I have 85g of Aran weight yarn from my mum’s yarn stash. It feels and smells (!) as if there is some wool content in it, but obviously there is no ball band so I can’t be sure. I am thinking maybe fingerless gloves (but will 85g be enough?) or part of a larger blanket (but I would need to buy 3/4 of the wool which seems to defeat the purpose somewhat). I wondered about felted bowls, but I would need to test a bit to see if it does felt first. So now I am throwing it open to the crowd – what would you make with it?

What’s selling?

I thought it might be useful to check up and see what I have sold so far this year, before deciding on my next project, and I got a lovely surprise!

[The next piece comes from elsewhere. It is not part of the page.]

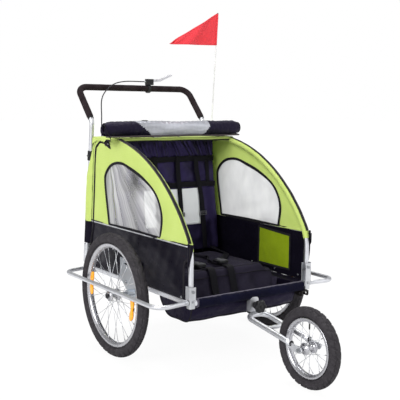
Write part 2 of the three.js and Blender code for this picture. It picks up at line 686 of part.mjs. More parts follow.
function brakeLever() {
  const { pivotX, pivotZ, y, tipX, tipZ } = LEVER;
  const outline = [
    [pivotX - 8, pivotZ - 5], [pivotX + 8, pivotZ - 6], [pivotX + 50, pivotZ - 2],
    [tipX - 20, tipZ - 14], [tipX, tipZ - 6], [tipX, tipZ + 2], [tipX - 24, tipZ - 4],
    [pivotX + 48, pivotZ + 9], [pivotX + 6, pivotZ + 7], [pivotX - 8, pivotZ + 5],
  ];
  const shape = new THREE.Shape(outline.map(([x, z]) => new THREE.Vector2(x, z)));
  const blade = new THREE.ExtrudeGeometry(shape, { depth: 8, bevelEnabled: false });
  blade.rotateX(Math.PI / 2);
  blade.translate(0, y + 4, 0);
  const bore = rod([pivotX, y - 20, pivotZ], [pivotX, y + 20, pivotZ], 3);
  return part('brake_lever', cut(blade, bore), silver());
}

// Outer cable from the clamp, over the bar and down behind the rear panel.
function brakeCable() {
  const start = LEVER.x - 16 - GAP;
  const route = [
    [start, 505, 1118], [-60, 506, 1116], [-140, 484, 1095], [-200, 462, 1040],
    [-224, 424, 950], [-230, 412, 860], [-232, 408, 700],
  ];
  const points = route.map((p) => new THREE.Vector3(...p));
  const curve = new THREE.CatmullRomCurve3(points, false, 'centripetal');
  return part('brake_cable', tube(curve.getPoints(16), 2.5, 6), plastic());
}

// ---------------------------------------------------------------- wheels

function tyre(wheel) {
  const { radius, halfWidth: w, rimRadius, sides } = wheel;
  const crown = radius / Math.cos(Math.PI / sides);
  const deep = crown - rimRadius;
  const half = [
    [crown, 8], [crown - deep * 0.16, w * 0.75], [crown - deep * 0.45, w], [crown - deep * 0.8, w * 0.82],
  ];
  const bead = [rimRadius + GAP, wheel.rimHalf - 1];
  const right = [...half, bead];
  const left = right.map(([r, x]) => [r, -x]).reverse();
  return turnedAboutX([...right, ...left], sides, true);
}

// Rim, hub and tangential spokes laced into one piece.
function lacedWheel(wheel) {
  const { rimRadius, rimInner, rimHalf, spokes, sides } = wheel;
  const { flange, flangeOffset, barrel, bore, hubHalf } = wheel;
  const rim = turnedAboutX([
    [rimRadius, -rimHalf], [rimRadius, rimHalf], [rimInner + 4, rimHalf - 2],
    [rimInner, 5], [rimInner, -5],
    [rimInner + 4, 2 - rimHalf],
  ], sides, true);
  const disc = flange + 4;
  const [discOut, discIn] = [flangeOffset + 3, flangeOffset - 3];
  const side = [[barrel, hubHalf], [barrel, discOut], [disc, discOut], [disc, discIn], [barrel, discIn]];
  const other = side.map(([r, x]) => [r, -x]).reverse();
  const hub = turnedAboutX([[bore, hubHalf], ...side, ...other, [bore, -hubHalf]], 12);
  const lacing = [...Array(spokes).keys()].map((i) => {
    const atRim = (2 * Math.PI * i) / spokes;
    const flangeX = i % 2 ? flangeOffset : -flangeOffset;
    const lead = (i >> 1) % 2 ? 1 : -1; // leading and trailing spokes pass each other on two planes
    const atHub = atRim + lead * THREE.MathUtils.degToRad(62);
    const hubEnd = [flangeX + lead * 1.8, flange * Math.cos(atHub), flange * Math.sin(atHub)];
    const seat = rimInner + 3;
    const rimEnd = [flangeX * 0.15 + lead * 1.8, seat * Math.cos(atRim), seat * Math.sin(atRim)];
    return rod(hubEnd, rimEnd, 1.1, 4);
  });
  const valve = rod([0, 0, rimInner - 24], [0, 0, rimInner + 3], 3, 6);
  return join(rim, hub, ...lacing, valve);
}

// Clip-on reflector: a slightly curved bar outside the spokes, its middle at an angle round the hub.
function reflector(degrees, s) {
  const span = THREE.MathUtils.degToRad(REFLECTOR.span);
  const steps = 4;
  const arc = (r, k) => {
    const t = -span + (2 * span * k) / steps;
    return [r * Math.cos(t), r * Math.sin(t)];
  };
  const ks = [...Array(steps + 1).keys()];
  const away = ks.map((k) => arc(REFLECTOR.outer, k));
  const back = ks.reverse().map((k) => arc(REFLECTOR.inner, k));
  const plate = sidePlate([...away, ...back], ...sidePlanes(s, REFLECTOR.low, REFLECTOR.high));
  plate.rotateX(THREE.MathUtils.degToRad(degrees));
  return plate;
}

function rearWheel(side, s) {
  const turned = group(
    part(`rear_tyre_${side}`, tyre(REAR_WHEEL), rubber()),
    part(`rear_wheel_${side}`, lacedWheel(REAR_WHEEL), silver()),
    part(`reflector_front_${side}`, reflector(REFLECTOR.front, s), amber()),
    part(`reflector_rear_${side}`, reflector(REFLECTOR.rear, s), amber()),
  );
  turned.position.set(s * TRACK_X, 0, REAR_WHEEL.radius);
  return turned;
}

function frontWheel() {
  const turned = group(
    part('front_tyre', tyre(FRONT_WHEEL), rubber()),
    part('front_wheel', lacedWheel(FRONT_WHEEL), silver()),
  );
  turned.position.set(0, FRONT_AXLE_Y, FRONT_WHEEL.radius);
  return turned;
}

// ---------------------------------------------------------------- jogger arm

// Bent fork with its cross brace and the two axle plates welded on.
function jogFork() {
  const { x, tube: r, crownY, crownZ, endY, endZ, braceY } = ARM;
  const slope = (crownZ - endZ) / (crownY - endY);
  const at = (y) => endZ + slope * (y - endY);
  const corners = [[-x, endY, endZ], [-x, crownY, crownZ], [x, crownY, crownZ], [x, endY, endZ]];
  const points = bent(corners, ARM.bend, 5);
  const axleZ = FRONT_WHEEL.radius;
  const outline = [
    [-640, 153], [-640, 173], [-690, axleZ + 13], [-718, axleZ + 11], [-726, axleZ], [-718, axleZ - 11],
    [-690, axleZ - 13],
  ];
  const plates = SIDES.map(({ s }) => sidePlate(outline, ...sidePlanes(s, ARM.tabInner, ARM.tabOuter)));
  const brace = rod([-x, braceY, at(braceY)], [x, braceY, at(braceY)], ARM.brace);
  const bore = rod([-2 * x, FRONT_AXLE_Y, axleZ], [2 * x, FRONT_AXLE_Y, axleZ], 5);
  return part('jogger_fork', cut(join(tube(points, r), ...plates, brace), bore), silver());
}

// Channel welded on the crown, its web in front and its cheeks either side of the receiver.
function armBracket() {
  const { half, inner, top, shoulder, rear } = BRACKET;
  const webFront = RECEIVER.front - 1 - BRACKET.web;
  const webBack = RECEIVER.front - 1;
  const bottom = ARM.crownZ + ARM.tube + GAP;
  const corner = 8;
  const face = [
    [-half, bottom], [half, bottom], [half, top - corner],
    [half - corner, top], [corner - half, top], [-half, top - corner],
  ];
  const cheek = [[webFront, bottom], [webFront, shoulder], [rear, shoulder - 6], [rear, bottom]];
  const cheeks = SIDES.map(({ s }) => sidePlate(cheek, ...sidePlanes(s, inner, half)));
  const hole = rod([0, webFront - 5, KNOB.z], [0, webBack + 5, KNOB.z], KNOB.bolt + GAP);
  return part('arm_bracket', cut(join(frontPlate(face, webFront, webBack), ...cheeks), hole), silver());
}

function frontAxle() {
  const nut = [[0, -61], [4, -61], [4, -56], [8, -56], [8, -49.5], [4.2, -49.5]];
  const profile = [...nut, ...nut.map(([r, x]) => [r, -x]).reverse()];
  const geometry = new THREE.LatheGeometry(profile.map(([r, x]) => new THREE.Vector2(r, x)), 6);
  geometry.rotateZ(-Math.PI / 2);
  return part('front_axle', geometry, steel(), [0, FRONT_AXLE_Y, FRONT_WHEEL.radius]);
}

// Lobed knob on its clamping bolt, turned about Y.
function armKnob() {
  const count = KNOB.lobes * 4;
  const rim = [...Array(count).keys()].map((k) => {
    const t = (2 * Math.PI * k) / count;
    const r = KNOB.radius * (0.9 + 0.1 * Math.cos(KNOB.lobes * t));
    return [r * Math.cos(t), r * Math.sin(t)];
  });
  const head = frontPlate(rim, -KNOB.boss - KNOB.head, -KNOB.boss);
  const boss = rod([0, -KNOB.boss - 2, 0], [0, 0, 0], KNOB.bossRadius);
  const bolt = rod([0, -1, 0], [0, KNOB.boltEnd, 0], KNOB.bolt);
  return part('arm_knob', join(head, boss, bolt), plastic(), [0, KNOB.y, KNOB.z]);
}

// ---------------------------------------------------------------- assembly

const trailer = group(
  baseFrame(),
  frontPad(),
  cabinTub(),
  towBracket(),
  seatPad(),
  seatBack(),
  roofPanel(),
  rearPanel(),
  coverRoll(),
  flag(),
  pushHandle(),
  brakeLever(),
  jogFork(),
  armBracket(),
  frontAxle(),
  armKnob(),
  frontWheel(),
);

for (const { side, s } of SIDES) {
  trailer.add(
    frontChannel(side, s),
    rearChannel(side, s),
    hingePin('front', side, s, FRAME.front),
    hingePin('rear', side, s, FRAME.rear),
    wheelGuard(side, s),
    axlePlate(side, s),
    wheelAxle(side, s),
    releaseButton(side, s),
    harness(side, s),
    sideFrame(side, s),
    rearWheel(side, s),
  );
}

// The origin is on the ground under the middle of the trailer's box.
const extent = new THREE.Box3().setFromObject(trailer);
const middle = extent.getCenter(new THREE.Vector3());
trailer.position.set(-middle.x, -middle.y, -extent.min.z);

export default group(trailer);
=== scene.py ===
"""Looks of the double child bicycle trailer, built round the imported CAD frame.

Shapes are worked out in millimetres with Y counted from the rear axle, as in the CAD source, and
build() turns them into metres in the row frame. "right" is the -X side. CORE is the small radius that
closes a turned piece on its own axis. Where a shape has a side, s is -1 on the right and 1 on the left.
"""

import math

import bmesh
import bpy
import numpy as np
from mathutils import Matrix, Vector


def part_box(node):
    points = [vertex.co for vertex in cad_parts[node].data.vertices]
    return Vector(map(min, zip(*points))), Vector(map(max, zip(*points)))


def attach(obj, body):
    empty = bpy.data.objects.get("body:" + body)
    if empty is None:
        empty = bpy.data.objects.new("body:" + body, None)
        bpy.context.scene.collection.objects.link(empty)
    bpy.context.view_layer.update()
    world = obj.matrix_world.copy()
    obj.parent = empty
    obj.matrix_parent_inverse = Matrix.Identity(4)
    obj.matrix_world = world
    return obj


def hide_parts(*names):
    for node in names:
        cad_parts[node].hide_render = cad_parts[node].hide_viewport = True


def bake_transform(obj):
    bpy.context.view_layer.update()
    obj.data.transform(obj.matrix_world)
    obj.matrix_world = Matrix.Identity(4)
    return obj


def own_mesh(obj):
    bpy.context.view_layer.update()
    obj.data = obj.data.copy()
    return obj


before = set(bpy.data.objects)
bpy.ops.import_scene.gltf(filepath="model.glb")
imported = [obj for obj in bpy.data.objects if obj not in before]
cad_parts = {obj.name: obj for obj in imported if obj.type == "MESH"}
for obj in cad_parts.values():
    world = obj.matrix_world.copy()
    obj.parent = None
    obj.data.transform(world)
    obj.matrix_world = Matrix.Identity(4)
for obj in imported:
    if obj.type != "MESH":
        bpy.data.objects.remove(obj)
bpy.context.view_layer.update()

MM = 0.001
SCENE = bpy.context.scene
tyre_low, tyre_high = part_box("rear_tyre_right")
AXLE_Y = (tyre_low.y + tyre_high.y) / 2 / MM
SIDES = (("right", -1), ("left", 1))
SIGNS = (-1, 1)
HINGE_Z = {"right": 327.0, "left": 355.0}
BELT_Z = 495.0
RAIL_X = 288.0
FRAME_Z = 281.0
FRONT_Y = -381.0
REAR_Y = 383.0
FABRIC_X = 300.5
HANDLE_X = 298.0
WHEEL_X = 400.0
AXLE_Z = 250.0
FRONT_AXLE = (0, -710, 150)
GUARD_Z = 286.0
FLOOR_Z = 293.0
WELL_TOP = 292.0
ROOF_Z = 869.0
ROOF_FRONT = 139.0
CLOTH, THIN_CLOTH, THICK_CLOTH = 1.6, 1.4, 1.8
CORE = 0.01
EDGE_ANGLE = 32
NODE_EDGE_ANGLE = 35
X, Y, Z = 0, 1, 2
TAU = 2 * math.pi

# ---------------------------------------------------------------- geometry helpers


def unit(v):
    v = np.asarray(v, float)
    return v / np.maximum(np.linalg.norm(v, axis=-1, keepdims=True), 1e-9)


def smooth(t):
    t = np.clip(t, 0.0, 1.0)
    return t * t * (3 - 2 * t)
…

Several blankets, some felted bowls, a retro neck warmer, a hot water bottle cover, a stripy bag, some fingerless gloves, a couple of spiders, and oh yes – some jellyfish.
So now I still can’t decide what to make next! Any suggestions?

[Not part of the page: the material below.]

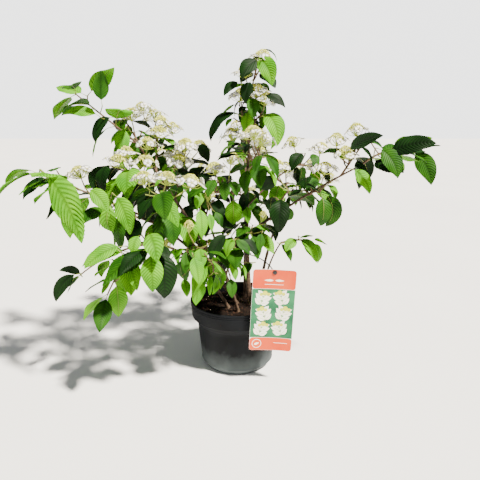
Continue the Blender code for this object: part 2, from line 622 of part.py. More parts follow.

I have just heard from the lovely shop that stocks my blankets that one has been stolen.
It is my most recent effort, the Candy Crush blanket that I finished only a few weeks ago, and the experience has left me feeling quite sickened. It is partly the horrible thought of someone taking something which is not theirs from a small business, striving to make a living in a remote area, and partly that all my creative efforts have been valued at zero.
As far as I know the blanket is a one-off, I chose the colours and pattern myself, and it would be quite a co-incidence if someone else happened across the same combination by chance. So if you see it for sale somewhere on the net, or have any idea where someone might sell such an item, please let me know.
I don’t have much hope of it being found, but it would be good to know that people are looking.

Out of the closet

My lovely husband has just finished transforming the book case above my crochet space into a yarn store.
So my yarns can finally come out of the closet (or in my case three rather large plastic storage boxes) and be on display. Not only is this a much more attractive way of storing my yarn, it also means I can see at a glance what I have ‘in stock’ and remind myself to get going on the project I bought it for!